Kane has always led by example. Now he leads with his voice too.

After the win over the DRC in Atlanta, he pulled his teammates into a huddle on the pitch. Cameras zoomed in. This is not something he naturally enjoys. “Sometimes I feel like it can look a little bit staged,” he admitted.

But the message mattered more than the optics. He wanted them to savour the moment. To avoid what happened after the Panama game at the 2018 World Cup, when England cruised to a big win, topped the group, and barely celebrated. As if it were routine. As if such days were guaranteed.

“It’s easy as an England player sometimes to take things for granted,” he said. He has seen too much of the other side – the near misses, the collapses, the tears – to treat knockout qualification as a footnote.

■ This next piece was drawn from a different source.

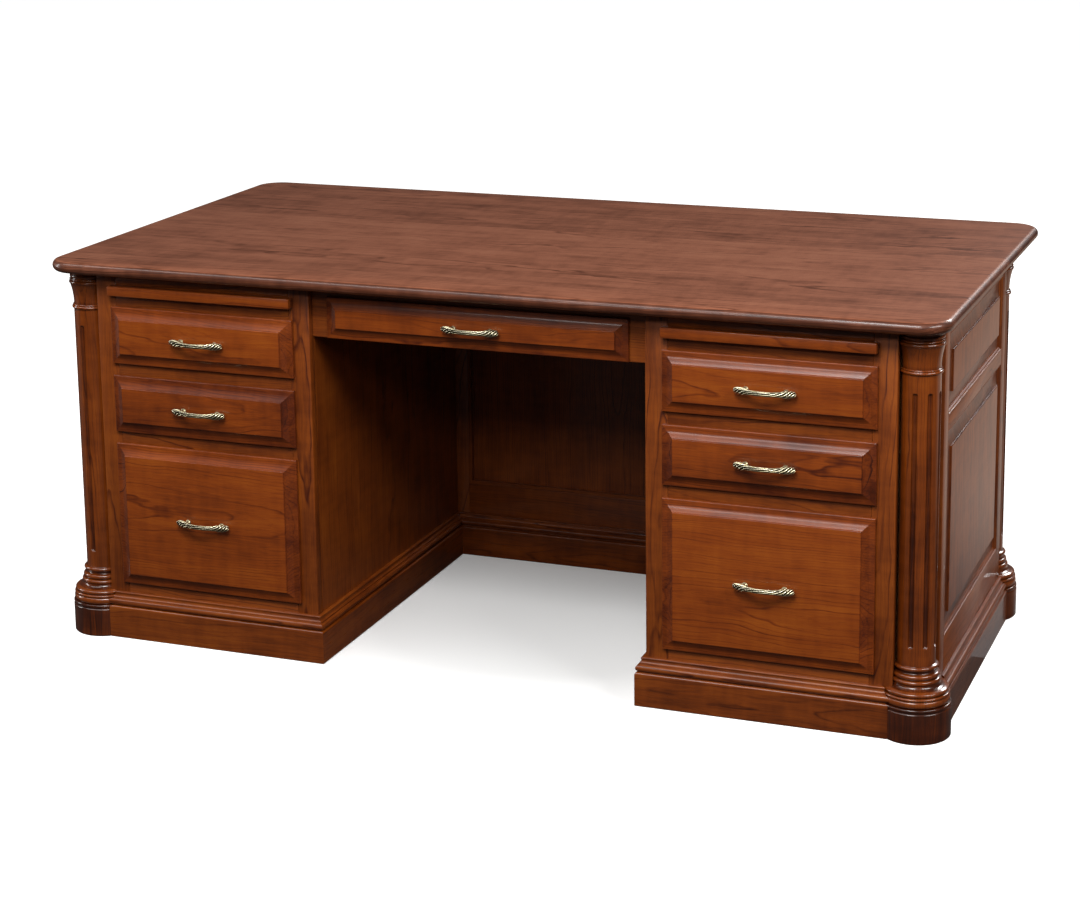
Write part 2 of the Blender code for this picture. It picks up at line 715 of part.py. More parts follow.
def drawer(name, x0, x1, z0, z1, face, box, groove_low, length):
    """A front, box and pull on one slide; face is the plane that the front laps on."""
    back = face - 2 * JOINT_GAP
    edge = back - FRONT_EDGE_THICKNESS
    field = back - FRONT_THICKNESS
    middle = ((x0 + x1) / 2, field, (z0 + z1) / 2)
    empty = slide_empty(name, middle)
    span = (x0, x1, edge, back, z0, z1)
    raised_board(f"{name}_front", WOOD, span, (0, -1, 0), FRONT_STEPS, middle, empty)
    left, right, low, high = box
    y0 = face - JOINT_GAP
    y1 = y0 + length
    play = RUNNER_ENGAGEMENT + SLIDE_PLAY
    groove = (y0 - THROUGH, y1 + THROUGH, groove_low - SLIDE_PLAY, groove_low + RUNNER_HEIGHT + SLIDE_PLAY)
    cuts = [
        (left + BOX_WALL, right - BOX_WALL, y0 + BOX_WALL, y1 - BOX_WALL, low + BOX_BOTTOM, high + THROUGH),
        (left - THROUGH, left + play, *groove),
        (right - play, right + THROUGH, *groove),
    ]
    carry(timber(f"{name}_box", DRAWER_WOOD, (left, right, y0, y1, low, high), cuts), empty)
    pull(f"{name}_pull", middle, empty)


def pedestal_drawers(word, side):
    length = CASE_DEPTH - BACK_THICKNESS - BOX_BACK_SPACE
    for row, bottom, top in FRONT_ROWS:
        x = sorted((side * (OPENING_IN - FRONT_LIP), side * (OPENING_OUT + FRONT_LIP)))
        low, high = box_heights(bottom, top)
        box = (*sorted((side * BOX_IN, side * BOX_OUT)), low, high)
        groove_low = low + RUNNER_ABOVE_BOX_BOTTOM
        drawer(f"{row}_{word}", *x, bottom, top, CASE_FRONT, box, groove_low, length)


def writing_slide(word, side):
    """A board in a slot over the drawers, with a strip along its front edge."""
    back = CASE_FRONT - 2 * JOINT_GAP
    front = back - FRONT_THICKNESS
    strip = (OPENING_IN - FRONT_LIP, OPENING_OUT + FRONT_LIP, front, back, SLIDE_BOTTOM, SLIDE_TOP)
    y = ((front + back) / 2, CASE_FRONT + SLIDE_LENGTH)
    board = (BOX_IN, BOX_OUT, *y, SLIDE_BOARD_BOTTOM, SLIDE_BOARD_TOP)
    name = f"writing_slide_{word}"
    empty = slide_empty(name + "_slide", middle_of(strip, side))
    carry(timber(name, WOOD, strip, adds=[board], side=side), empty)


PENCIL_FACE = CASE_FRONT + PENCIL_RECESS
PENCIL_HALF = KNEE_HALF - PENCIL_STILE
PENCIL_OPENING = PENCIL_HALF - FRONT_LIP
PENCIL_FRONT_TOP = CASE_TOP - PENCIL_TOP_BELOW
PENCIL_FRONT_BOTTOM = PENCIL_FRONT_TOP - PENCIL_FRONT_HEIGHT
PENCIL_BOX_LOW = PENCIL_FRONT_BOTTOM + BOX_LIFT
PENCIL_BOX_HALF = PENCIL_OPENING - SIDE_PLAY
PENCIL_RUNNER_LOW = PENCIL_BOX_LOW + (PENCIL_BOX_HEIGHT - RUNNER_HEIGHT) / 2


def pencil_housing():
    """The apron rail over the kneehole, with the side rails that carry the pencil drawer."""
    outer = KNEE_HALF - JOINT_GAP
    back = PENCIL_FACE + PENCIL_DEPTH
    span = (-outer, outer, PENCIL_FACE, back, PENCIL_FRONT_BOTTOM, TOP_OF_CASE)
    rail_bottom = PENCIL_FRONT_TOP - FRONT_LIP
    low = PENCIL_FRONT_BOTTOM - THROUGH
    inside = PENCIL_FACE + FACE_THICKNESS
    wide = (-PENCIL_OPENING, PENCIL_OPENING)
    hollow = (*wide, inside, back - PENCIL_RAIL, low, CASE_TOP + THROUGH)
    mouth = (*wide, PENCIL_FACE - THROUGH, inside + THROUGH, low, rail_bottom)
    housing = timber("pencil_housing", WOOD, span, [hollow])
    combine(housing, object_of(blocks([mouth]), "pencil_mouth", group=CUTTERS), "DIFFERENCE")
    y0, y1 = FRAME_BACK + PENCIL_RECESS, back - PENCIL_RAIL / 2
    inner = PENCIL_BOX_HALF - RUNNER_ENGAGEMENT
    z = (PENCIL_RUNNER_LOW, PENCIL_RUNNER_LOW + RUNNER_HEIGHT)
    for number, side in enumerate((-1, 1)):
        runner = (inner, PENCIL_OPENING + THROUGH, y0, y1, *z)
        combine(housing, object_of(blocks([runner], side), f"pencil_runner_{number}", group=CUTTERS), "UNION")


def pencil_drawer():
    box = (-PENCIL_BOX_HALF, PENCIL_BOX_HALF, PENCIL_BOX_LOW, PENCIL_BOX_LOW + PENCIL_BOX_HEIGHT)
    front = (-PENCIL_HALF, PENCIL_HALF, PENCIL_FRONT_BOTTOM, PENCIL_FRONT_TOP)
    drawer("pencil_drawer", *front, PENCIL_FACE, box, PENCIL_RUNNER_LOW, PENCIL_BOX_LENGTH)


desktop()
back_frame()
base()
pencil_housing()
pencil_drawer()
for hand, hand_side in (("left", -1), ("right", 1)):
    side_frame(hand, hand_side)
    face_frame(hand, hand_side)
    kneehole_side(hand, hand_side)
    runner_frame(hand, hand_side)
    pedestal_drawers(hand, hand_side)
    writing_slide(hand, hand_side)
    corner(f"front_{hand}", hand_side, -1)
    corner(f"rear_{hand}", hand_side, 1)
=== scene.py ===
import math
import random

import bmesh
import bpy
from mathutils import Matrix, Vector


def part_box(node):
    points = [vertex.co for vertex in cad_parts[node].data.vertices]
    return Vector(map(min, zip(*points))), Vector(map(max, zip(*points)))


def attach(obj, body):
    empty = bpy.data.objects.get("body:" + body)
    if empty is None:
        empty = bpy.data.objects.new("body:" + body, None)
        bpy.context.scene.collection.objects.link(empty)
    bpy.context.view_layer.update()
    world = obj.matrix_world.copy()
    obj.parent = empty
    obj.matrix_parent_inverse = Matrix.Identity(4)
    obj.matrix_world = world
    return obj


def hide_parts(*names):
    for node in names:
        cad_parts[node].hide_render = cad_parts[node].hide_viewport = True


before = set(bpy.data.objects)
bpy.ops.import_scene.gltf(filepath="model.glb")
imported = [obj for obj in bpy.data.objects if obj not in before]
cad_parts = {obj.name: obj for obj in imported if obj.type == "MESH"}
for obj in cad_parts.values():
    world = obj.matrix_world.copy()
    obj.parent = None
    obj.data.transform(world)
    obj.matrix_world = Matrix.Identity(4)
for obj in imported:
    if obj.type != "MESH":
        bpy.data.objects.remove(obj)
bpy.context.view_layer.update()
chance = random.Random(21)  # every board's place in its log comes from here
hands = {"left": -1, "right": 1}
xAxis, yAxis, zAxis = 0, 1, 2
print("frame loaded:", len(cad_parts), "nodes")


def addObject(name, data):
    added = bpy.data.objects.new(name, data)
    bpy.context.scene.collection.objects.link(added)
    return added


# camera first: everything below is seen from here
cameraView = {
    "place": (1.7133, -4.5392, 1.7567),
    "turn": (78.533, 0.692, 20.902),  # degrees
    "lens": 80.17,
    "shiftUp": -0.185,
}


def setCamera(look):
    data = bpy.data.cameras.new("deskCamera")
    data.lens = look["lens"]
    data.sensor_width = 36
    data.shift_y = look["shiftUp"]
    data.clip_end = 200
    camera = addObject("deskCamera", data)
    camera.location = look["place"]
    camera.rotation_euler = [math.radians(angle) for angle in look["turn"]]
    bpy.context.scene.camera = camera


setCamera(cameraView)


# materials

def linear(hexColour):
    values = [int(hexColour[i:i + 2], 16) / 255 for i in (1, 3, 5)]
    return tuple(v / 12.92 if v <= 0.04045 else ((v + 0.055) / 1.055) ** 2.4 for v in values) + (1.0,)


# links sockets and sets plain values
def fill(tree, node, inputs):
    for socket, value in inputs.items():
        if isinstance(value, bpy.types.NodeSocket):
            tree.links.new(value, node.inputs[socket])
        else:
            node.inputs[socket].default_value = value


# adds a node and gives one of its outputs
def addNode(tree, kind, inputs=(), stops=(), out=0, **settings):
    node = tree.nodes.new("ShaderNode" + kind)
    for key, value in settings.items():
        setattr(node, key, value)
    for number, (position, colour) in enumerate(stops):
        elements = node.color_ramp.elements
        element = elements[number] if number < 2 else elements.new(position)
        element.position = position
        element.color = colour
    fill(tree, node, dict(inputs))
    return node.outputs[out]


def grey(value):
    return (value, value, value, 1.0)


def newMaterial(name):
    material = bpy.data.materials.new(name)
    material.use_nodes = True
    return material, material.node_tree, material.node_tree.nodes["Principled BSDF"]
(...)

The aim now is to write new memories, not just revisit old scars. Kane has been doing that his whole life. Against the DRC he had to park his anger at being denied a first-half penalty, a decision he still cannot quite believe.

“It’s a clear penalty,” he insisted. He described the push in the back, the race to the ball, the split-second choice between leaping over Lionel Mpasi and risking a nasty injury if he kept his leg planted. The contact came. He went down. Nothing given. No help from VAR.

“I was really surprised it wasn’t given,” he said. “In the end it doesn’t matter because we won.”

That line tells you where his focus is now. Not on personal injustice, not on the missed calls or the old failures, but on what comes next.

The numbers, the goals, the records – they already place Kane among England’s greats. What happens in Mexico, and beyond, will decide if he leaves as their greatest of all.